Vraag 3: Succesvolle gebouwen en condities
Martine van Sprundel
Naast de bekende fysieke condities als verdiepingshoogte e.d, gaat het toch met name om de ligging ten opzichte van voorzieningen, infrastructuur, bedrijvigheid in de omgeving en het woonklimaat in de gebieden. Is er een bepaalde economische activiteit waar je op aan kunt sluiten, is het een milieu waar jongeren willen wonen, zijn er mogelijkheden om voorzieningen voor moe-landers of andere groepen te creëren en wat wil de buurt? De omgevingscondities zijn van veel groter belang dan de fysieke condities van het gebouw.
Dionne Baaré
Binnenstedelijke locaties, nabij voorzieningen en woonwijken bieden de meeste kans om te transformeren. Echter, dit lukt alleen wanneer de eigenaar voldoende pijn voelt, zijn problemen erkent, de situatie aanvaard en bereid is oplossingsgericht te zoeken naar alternatieve invullingen. Daarnaast moet er een investeerder of een eindgebruiker zijn die het risico van de transformatie kan en wil dragen. De belangrijkste randvoorwaarden zijn van financiële aard.
Sander Gelinck
Vrijwel alle gebouwen zijn technisch te transformeren.
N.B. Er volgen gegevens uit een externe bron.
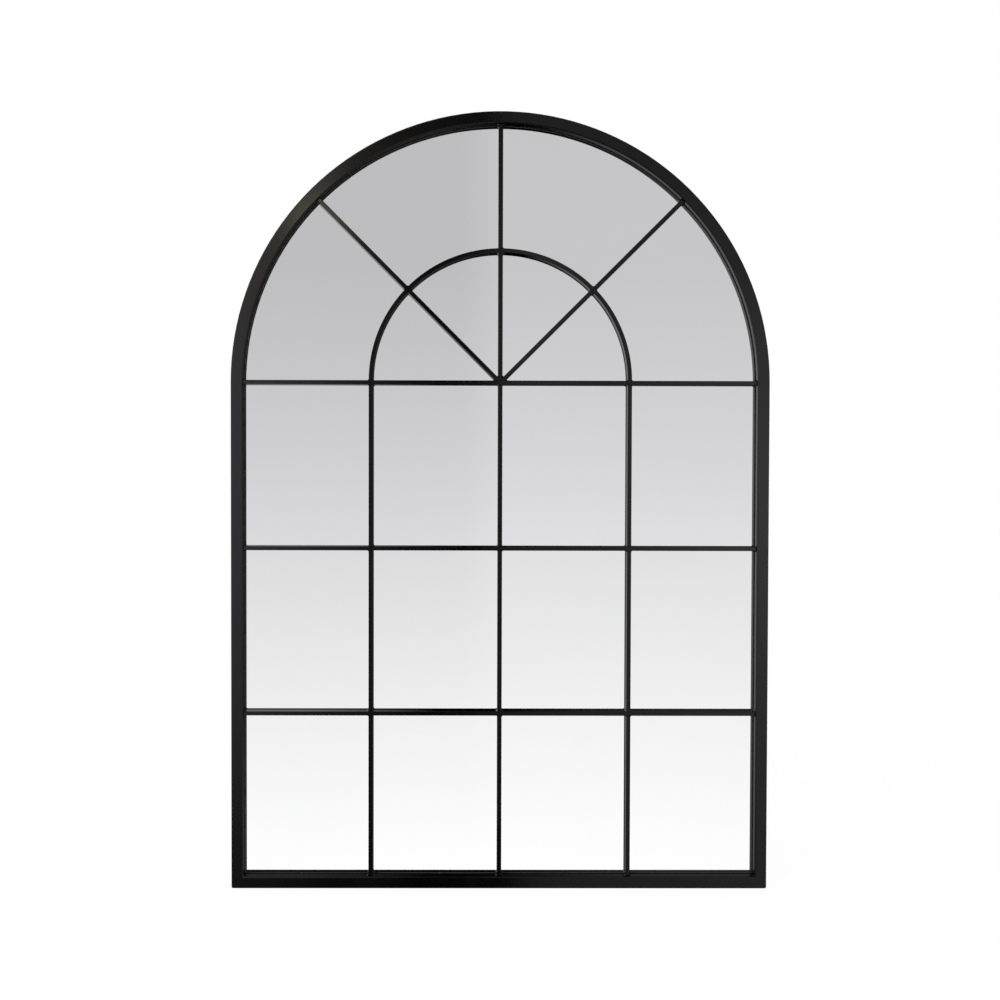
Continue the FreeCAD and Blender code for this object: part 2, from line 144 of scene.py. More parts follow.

Ik kan me één gebouw herinneren dat zo onnavolgbaar in elkaar zat dat onze architecten er niet aan wilden tekenen, maar daarvoor hebben we een ander verhuurconcept voorgesteld. Het wordt makkelijker als er om het gebouw al gewoond wordt, maar er zijn ook klantgroepen voor wie dat helemaal niet belangrijk is. Expats of arbeidsmigranten bijvoorbeeld willen liever dicht bij het werk verblijven en de uren dat ze niet werken gezellig een potje kaarten. Karakteristieke gebouwen hebben streepjes voor. Daar kunnen mensen helemaal verliefd op worden. Dat zie je nog niet zoveel bij productiekantoren. Hoewel architect Arjen Hoogeveen me vorig jaar vertelde dat hij steeds meer was gaan houden van het jaren '70 pand dat hij in Scheveningen mocht herbestemmen.
Menno Kooistra
Grofweg: hoe ouder het kantoor des te beter. Ook voor transformatie geldt uiteraard locatie, locatie, locatie. Vaak staan oudere kantoren op betere locaties nog dicht bij andere voorzieningen of woonwijken. Daarnaast zal het afwaarderen van deze panden minder pijnlijk zijn. Plus hebben ze meestal een hogere verdiepingshoogte, geen dragende gevels en geen bewapening. Maar waarom willen we eigenlijk transformeren? Om de leegstand op te lossen? Of om een behoefte of wens voor een bepaalde huisvesting in te willigen? We moeten niet gaan transformeren omwille van het transformeren! En al helemaal niet omdat we denken daarmee de leegstandsproblematiek op te kunnen lossen.
Peter Drijver
Vrijwel alle gebouwen zijn succesvol te transformeren. Uitzondering zijn gebouwde machines zoals molens, post-sorteercentra en parkeerkelders met hellende vloeren. Veel gebouwen zijn enigszins inflexibel door hun ruimtelijke geleding (een kerkruimte moet je niet willen verhokken tot kantoor). Herbestemming gaat altijd gelijk op met stedenbouwkundige herstructurering en revitalisering van een gebied door de wederkerigheid van geboden kansen. Beide parallelle opgaven vragen om creativiteit en besef van transitie. Over dat laatste: een herbestemming kan in èèn keer gerealiseerd worden - Amstelhof Amsterdam bijvoorbeeld: van verzorgingshuis tot Hermitage - maar voor de meeste projecten zal het een stapsgewijs proces zijn van meerdere initiatiefnemers en belanghebbenden waarbij kleine veranderingen in elkaars nabijheid steeds een klein moment genereert. De gemeentelijke overheid conditioneert op vele vlakken en kan dat tegen lage kosten (vergunning, beschermend bestemmingsplan, welstandsbeleid en handhaving).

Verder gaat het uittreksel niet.